OK, can do. But first I think you need to repost with a v5 that
addresses Mikulas' v3 feedback:

https://listman.redhat.com/archives/dm-devel/2021-February/msg00254.html
https://listman.redhat.com/archives/dm-devel/2021-February/msg00255.html

Mike
Jingbo Xu Feb. 24, 2021, 1:44 a.m. UTC | #3
On 2/24/21 4:54 AM, Mike Snitzer wrote:
> On Mon, Feb 22 2021 at 10:55pm -0500,
> JeffleXu <jefflexu@linux.alibaba.com> wrote:
> 
>>
>>
>> On 2/20/21 7:06 PM, Jeffle Xu wrote:
>>> [Changes since v3]
>>> - newly add patch 7 and patch 11, as a new optimization improving
>>> performance of multiple polling processes.

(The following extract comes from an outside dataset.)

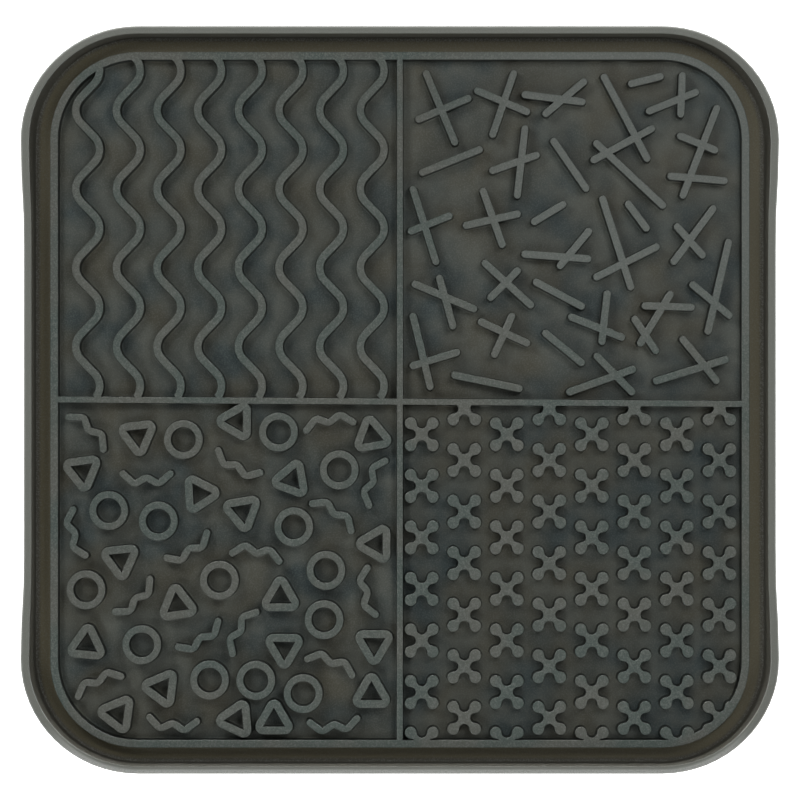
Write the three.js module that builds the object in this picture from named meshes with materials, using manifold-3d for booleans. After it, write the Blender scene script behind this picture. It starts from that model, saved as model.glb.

Now performance of multiple
>>> polling processes can be as scalable as single polling process (~30%).
>>> Refer to the following [Performance] chapter for more details.
>>>
>>
>> Hi Mike, would please evaluate this new version patch set? I think this
>> mechanism is near maturity, since multi-thread performance is as
>> scalable as single-thread (~30%) now.
> 
> OK, can do. But first I think you need to repost with a v5 that
> addresses Mikulas' v3 feedback:
> 
> https://listman.redhat.com/archives/dm-devel/2021-February/msg00254.html
> https://listman.redhat.com/archives/dm-devel/2021-February/msg00255.html
> 

Will do. Besides I will also rebase to 5.12 in the next version.